_TASK DESCRIPTION_
Return the lines where the word "with" occurs.

JSON records of objects:
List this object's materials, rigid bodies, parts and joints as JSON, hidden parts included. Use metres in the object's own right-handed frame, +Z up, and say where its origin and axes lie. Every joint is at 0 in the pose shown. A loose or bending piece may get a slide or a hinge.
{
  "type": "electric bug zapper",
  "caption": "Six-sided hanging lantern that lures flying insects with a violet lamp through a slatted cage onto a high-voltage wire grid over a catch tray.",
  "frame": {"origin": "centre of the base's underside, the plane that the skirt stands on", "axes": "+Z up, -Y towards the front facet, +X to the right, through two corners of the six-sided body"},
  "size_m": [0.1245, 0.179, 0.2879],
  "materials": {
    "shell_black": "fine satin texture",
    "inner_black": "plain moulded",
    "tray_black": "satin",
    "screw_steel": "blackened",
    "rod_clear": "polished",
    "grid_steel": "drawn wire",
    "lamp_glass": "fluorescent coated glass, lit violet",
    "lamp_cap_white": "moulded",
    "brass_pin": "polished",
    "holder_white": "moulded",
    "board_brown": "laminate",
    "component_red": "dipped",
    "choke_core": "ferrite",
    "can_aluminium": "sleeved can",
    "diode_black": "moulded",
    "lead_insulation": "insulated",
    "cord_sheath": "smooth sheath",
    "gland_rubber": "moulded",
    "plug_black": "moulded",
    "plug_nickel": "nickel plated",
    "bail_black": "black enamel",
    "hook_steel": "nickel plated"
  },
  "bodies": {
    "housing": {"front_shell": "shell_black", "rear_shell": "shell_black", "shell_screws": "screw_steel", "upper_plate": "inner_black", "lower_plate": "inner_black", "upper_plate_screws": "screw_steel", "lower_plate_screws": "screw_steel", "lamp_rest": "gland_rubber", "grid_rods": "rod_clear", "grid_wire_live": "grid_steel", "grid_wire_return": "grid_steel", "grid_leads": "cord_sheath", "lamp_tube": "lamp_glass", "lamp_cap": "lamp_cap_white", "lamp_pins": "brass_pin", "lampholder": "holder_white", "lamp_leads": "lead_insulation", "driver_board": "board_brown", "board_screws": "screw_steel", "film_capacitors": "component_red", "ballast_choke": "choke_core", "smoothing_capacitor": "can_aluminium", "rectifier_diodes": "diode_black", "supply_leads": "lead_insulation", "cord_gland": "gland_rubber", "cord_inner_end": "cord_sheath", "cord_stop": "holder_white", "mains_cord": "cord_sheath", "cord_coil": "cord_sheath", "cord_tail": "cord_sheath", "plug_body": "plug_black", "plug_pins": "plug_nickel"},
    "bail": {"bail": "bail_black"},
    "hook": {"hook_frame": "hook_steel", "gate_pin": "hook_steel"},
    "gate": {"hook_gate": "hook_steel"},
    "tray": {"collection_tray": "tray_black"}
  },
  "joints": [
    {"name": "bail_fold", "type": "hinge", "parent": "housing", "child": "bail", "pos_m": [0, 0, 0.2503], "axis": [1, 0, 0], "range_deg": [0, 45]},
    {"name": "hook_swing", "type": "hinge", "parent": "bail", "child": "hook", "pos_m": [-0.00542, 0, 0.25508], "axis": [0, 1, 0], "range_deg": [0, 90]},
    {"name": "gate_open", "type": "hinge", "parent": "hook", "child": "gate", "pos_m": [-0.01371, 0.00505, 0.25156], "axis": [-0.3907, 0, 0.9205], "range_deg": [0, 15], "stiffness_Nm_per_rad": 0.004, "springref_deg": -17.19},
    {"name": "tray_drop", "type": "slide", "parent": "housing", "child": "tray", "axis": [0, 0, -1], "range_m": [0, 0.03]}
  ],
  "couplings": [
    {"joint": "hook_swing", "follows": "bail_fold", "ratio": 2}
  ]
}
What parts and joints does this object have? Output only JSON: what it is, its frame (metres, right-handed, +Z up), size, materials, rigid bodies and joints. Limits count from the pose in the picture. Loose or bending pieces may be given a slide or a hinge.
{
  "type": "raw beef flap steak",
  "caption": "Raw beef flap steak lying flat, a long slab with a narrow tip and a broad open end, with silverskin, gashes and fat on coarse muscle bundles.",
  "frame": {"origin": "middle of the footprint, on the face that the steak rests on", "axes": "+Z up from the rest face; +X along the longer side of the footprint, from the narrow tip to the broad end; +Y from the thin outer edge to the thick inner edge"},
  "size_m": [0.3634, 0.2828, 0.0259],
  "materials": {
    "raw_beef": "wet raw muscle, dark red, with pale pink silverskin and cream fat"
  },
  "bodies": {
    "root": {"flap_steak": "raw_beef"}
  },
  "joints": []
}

* * *

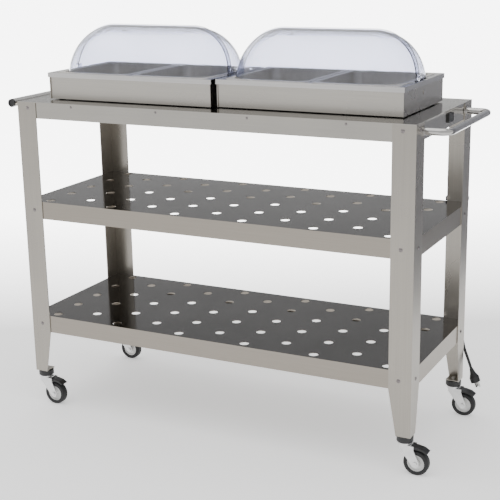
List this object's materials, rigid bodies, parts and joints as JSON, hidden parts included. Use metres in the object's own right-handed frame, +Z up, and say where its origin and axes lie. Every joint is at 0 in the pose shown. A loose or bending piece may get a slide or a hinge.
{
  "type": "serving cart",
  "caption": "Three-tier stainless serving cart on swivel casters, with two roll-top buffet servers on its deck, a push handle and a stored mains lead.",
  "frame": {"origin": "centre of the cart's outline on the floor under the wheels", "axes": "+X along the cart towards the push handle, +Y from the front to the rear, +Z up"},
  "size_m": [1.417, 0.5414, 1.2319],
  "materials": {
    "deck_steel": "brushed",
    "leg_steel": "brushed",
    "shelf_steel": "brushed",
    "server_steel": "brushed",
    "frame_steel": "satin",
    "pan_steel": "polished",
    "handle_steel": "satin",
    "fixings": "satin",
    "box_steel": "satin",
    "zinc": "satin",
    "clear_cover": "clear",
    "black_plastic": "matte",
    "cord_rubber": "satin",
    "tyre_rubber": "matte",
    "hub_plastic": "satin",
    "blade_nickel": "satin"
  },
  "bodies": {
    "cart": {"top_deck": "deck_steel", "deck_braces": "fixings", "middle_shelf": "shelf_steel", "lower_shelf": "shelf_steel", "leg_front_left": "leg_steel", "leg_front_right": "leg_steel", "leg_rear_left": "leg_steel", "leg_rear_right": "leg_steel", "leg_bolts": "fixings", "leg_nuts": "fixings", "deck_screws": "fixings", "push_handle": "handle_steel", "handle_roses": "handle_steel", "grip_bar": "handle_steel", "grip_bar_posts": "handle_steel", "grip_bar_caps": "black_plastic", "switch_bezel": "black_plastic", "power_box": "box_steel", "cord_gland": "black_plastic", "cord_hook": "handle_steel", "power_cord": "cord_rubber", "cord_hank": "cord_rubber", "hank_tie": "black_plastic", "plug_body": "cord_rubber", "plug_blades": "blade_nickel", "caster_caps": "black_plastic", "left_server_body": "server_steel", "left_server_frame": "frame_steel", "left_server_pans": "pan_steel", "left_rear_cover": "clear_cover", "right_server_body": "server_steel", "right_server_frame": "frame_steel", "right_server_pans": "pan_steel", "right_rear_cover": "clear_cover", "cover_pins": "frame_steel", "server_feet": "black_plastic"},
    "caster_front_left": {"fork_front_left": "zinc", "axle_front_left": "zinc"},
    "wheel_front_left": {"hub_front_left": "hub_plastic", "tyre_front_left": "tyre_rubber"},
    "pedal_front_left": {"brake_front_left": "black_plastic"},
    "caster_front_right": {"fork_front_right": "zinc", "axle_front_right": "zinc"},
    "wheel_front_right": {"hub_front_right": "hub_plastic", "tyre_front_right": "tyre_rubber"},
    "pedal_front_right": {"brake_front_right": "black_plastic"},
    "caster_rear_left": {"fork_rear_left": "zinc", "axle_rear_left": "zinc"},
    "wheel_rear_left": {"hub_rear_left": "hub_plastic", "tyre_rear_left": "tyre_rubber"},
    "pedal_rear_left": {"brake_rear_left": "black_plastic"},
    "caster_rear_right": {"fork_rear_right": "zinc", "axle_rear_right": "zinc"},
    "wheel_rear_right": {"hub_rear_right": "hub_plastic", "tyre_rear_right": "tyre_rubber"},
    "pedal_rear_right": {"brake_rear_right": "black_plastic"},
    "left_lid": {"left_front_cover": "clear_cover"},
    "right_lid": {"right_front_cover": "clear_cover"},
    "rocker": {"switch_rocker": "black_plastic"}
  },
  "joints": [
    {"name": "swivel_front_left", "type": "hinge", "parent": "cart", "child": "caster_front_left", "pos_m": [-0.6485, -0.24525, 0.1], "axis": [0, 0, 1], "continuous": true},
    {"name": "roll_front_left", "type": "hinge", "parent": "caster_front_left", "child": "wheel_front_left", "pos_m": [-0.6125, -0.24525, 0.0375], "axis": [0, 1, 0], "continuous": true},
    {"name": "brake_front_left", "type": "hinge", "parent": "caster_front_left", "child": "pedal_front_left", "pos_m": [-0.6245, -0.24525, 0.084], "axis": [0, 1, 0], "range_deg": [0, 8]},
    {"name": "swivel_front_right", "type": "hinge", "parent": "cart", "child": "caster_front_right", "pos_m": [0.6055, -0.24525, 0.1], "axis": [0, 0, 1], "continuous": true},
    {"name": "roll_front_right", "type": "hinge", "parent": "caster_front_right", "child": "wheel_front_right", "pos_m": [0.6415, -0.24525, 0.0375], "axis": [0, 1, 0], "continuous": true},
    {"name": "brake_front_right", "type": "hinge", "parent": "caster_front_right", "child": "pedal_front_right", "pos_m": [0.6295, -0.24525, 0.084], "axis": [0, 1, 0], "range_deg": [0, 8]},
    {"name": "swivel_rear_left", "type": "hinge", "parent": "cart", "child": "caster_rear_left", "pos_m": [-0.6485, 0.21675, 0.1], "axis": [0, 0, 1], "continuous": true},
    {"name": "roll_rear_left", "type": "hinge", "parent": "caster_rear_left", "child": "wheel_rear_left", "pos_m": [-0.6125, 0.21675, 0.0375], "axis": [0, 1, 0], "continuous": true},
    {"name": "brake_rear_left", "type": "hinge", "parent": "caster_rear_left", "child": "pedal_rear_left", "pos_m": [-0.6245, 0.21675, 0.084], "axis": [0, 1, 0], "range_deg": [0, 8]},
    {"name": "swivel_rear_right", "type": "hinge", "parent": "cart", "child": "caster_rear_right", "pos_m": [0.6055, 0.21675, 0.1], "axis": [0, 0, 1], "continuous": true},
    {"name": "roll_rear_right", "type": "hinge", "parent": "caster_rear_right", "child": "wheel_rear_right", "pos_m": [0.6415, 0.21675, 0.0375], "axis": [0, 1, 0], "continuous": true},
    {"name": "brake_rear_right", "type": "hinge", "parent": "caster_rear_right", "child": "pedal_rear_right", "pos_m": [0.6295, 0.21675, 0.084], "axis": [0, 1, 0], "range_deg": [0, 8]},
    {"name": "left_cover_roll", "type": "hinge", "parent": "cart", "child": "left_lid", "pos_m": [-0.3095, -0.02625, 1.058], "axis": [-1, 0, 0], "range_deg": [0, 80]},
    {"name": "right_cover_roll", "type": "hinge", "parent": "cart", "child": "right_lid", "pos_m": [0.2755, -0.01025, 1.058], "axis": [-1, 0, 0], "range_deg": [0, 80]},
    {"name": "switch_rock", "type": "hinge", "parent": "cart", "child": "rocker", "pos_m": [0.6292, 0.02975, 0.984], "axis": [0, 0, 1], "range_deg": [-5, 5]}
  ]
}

* * *

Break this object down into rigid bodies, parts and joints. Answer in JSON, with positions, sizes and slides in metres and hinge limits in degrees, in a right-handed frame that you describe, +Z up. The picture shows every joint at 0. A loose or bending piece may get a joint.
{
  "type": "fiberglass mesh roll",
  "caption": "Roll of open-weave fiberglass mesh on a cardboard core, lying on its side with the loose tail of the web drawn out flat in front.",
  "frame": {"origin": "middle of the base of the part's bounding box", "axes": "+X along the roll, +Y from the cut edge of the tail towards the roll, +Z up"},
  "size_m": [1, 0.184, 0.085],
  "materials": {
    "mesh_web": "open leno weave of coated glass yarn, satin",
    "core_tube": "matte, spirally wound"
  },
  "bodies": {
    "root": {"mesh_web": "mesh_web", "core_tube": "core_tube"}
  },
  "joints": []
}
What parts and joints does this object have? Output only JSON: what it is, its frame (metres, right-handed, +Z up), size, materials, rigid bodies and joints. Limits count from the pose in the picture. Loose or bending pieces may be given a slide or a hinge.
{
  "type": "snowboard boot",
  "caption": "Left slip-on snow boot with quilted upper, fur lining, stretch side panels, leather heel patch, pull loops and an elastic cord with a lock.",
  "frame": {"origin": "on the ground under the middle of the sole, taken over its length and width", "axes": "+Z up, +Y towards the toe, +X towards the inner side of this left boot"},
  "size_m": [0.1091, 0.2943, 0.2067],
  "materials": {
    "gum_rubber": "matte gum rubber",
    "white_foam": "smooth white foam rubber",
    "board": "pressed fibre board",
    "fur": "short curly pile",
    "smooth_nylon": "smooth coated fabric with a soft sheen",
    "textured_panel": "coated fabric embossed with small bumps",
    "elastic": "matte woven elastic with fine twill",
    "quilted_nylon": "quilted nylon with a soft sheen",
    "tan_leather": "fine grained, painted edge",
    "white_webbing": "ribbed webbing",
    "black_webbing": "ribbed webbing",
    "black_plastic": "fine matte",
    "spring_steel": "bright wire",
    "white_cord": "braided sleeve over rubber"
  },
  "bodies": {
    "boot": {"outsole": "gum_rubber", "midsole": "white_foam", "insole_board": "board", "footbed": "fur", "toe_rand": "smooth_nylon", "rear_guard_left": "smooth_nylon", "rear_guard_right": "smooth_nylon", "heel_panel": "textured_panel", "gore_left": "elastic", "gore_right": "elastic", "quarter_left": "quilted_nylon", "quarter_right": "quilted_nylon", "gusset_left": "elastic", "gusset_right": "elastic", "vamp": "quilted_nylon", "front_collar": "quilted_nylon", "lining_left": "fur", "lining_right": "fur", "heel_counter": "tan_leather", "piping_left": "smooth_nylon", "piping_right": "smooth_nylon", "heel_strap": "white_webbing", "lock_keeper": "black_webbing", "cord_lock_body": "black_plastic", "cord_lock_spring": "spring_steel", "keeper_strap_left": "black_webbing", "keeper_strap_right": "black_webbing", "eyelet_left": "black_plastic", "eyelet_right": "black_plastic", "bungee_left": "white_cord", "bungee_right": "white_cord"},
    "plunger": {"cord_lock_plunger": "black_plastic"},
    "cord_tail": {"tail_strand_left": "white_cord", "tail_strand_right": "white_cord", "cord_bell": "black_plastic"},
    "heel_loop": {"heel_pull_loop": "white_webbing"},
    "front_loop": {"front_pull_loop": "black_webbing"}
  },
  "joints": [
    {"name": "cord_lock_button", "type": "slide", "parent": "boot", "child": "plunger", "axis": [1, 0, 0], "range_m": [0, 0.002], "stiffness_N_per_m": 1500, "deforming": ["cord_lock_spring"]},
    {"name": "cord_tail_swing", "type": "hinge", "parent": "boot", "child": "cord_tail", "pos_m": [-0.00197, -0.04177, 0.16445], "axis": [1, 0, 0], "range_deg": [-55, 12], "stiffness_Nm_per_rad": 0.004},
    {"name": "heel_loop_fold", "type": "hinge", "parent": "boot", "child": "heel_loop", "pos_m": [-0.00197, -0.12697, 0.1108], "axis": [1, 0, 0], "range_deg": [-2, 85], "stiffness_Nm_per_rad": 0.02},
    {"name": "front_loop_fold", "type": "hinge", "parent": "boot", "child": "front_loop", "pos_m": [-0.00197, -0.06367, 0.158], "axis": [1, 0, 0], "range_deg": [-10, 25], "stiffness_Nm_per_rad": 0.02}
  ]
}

_WRITTEN ANSWER_
  "caption": "Six-sided hanging lantern that lures flying insects with a violet lamp through a slatted cage onto a high-voltage wire grid over a catch tray.",
  "caption": "Raw beef flap steak lying flat, a long slab with a narrow tip and a broad open end, with silverskin, gashes and fat on coarse muscle bundles.",
    "raw_beef": "wet raw muscle, dark red, with pale pink silverskin and cream fat"
  "caption": "Three-tier stainless serving cart on swivel casters, with two roll-top buffet servers on its deck, a push handle and a stored mains lead.",
Break this object down into rigid bodies, parts and joints. Answer in JSON, with positions, sizes and slides in metres and hinge limits in degrees, in a right-handed frame that you describe, +Z up. The picture shows every joint at 0. A loose or bending piece may get a joint.
  "caption": "Roll of open-weave fiberglass mesh on a cardboard core, lying on its side with the loose tail of the web drawn out flat in front.",
  "caption": "Left slip-on snow boot with quilted upper, fur lining, stretch side panels, leather heel patch, pull loops and an elastic cord with a lock.",
    "smooth_nylon": "smooth coated fabric with a soft sheen",
    "textured_panel": "coated fabric embossed with small bumps",
    "elastic": "matte woven elastic with fine twill",
    "quilted_nylon": "quilted nylon with a soft sheen",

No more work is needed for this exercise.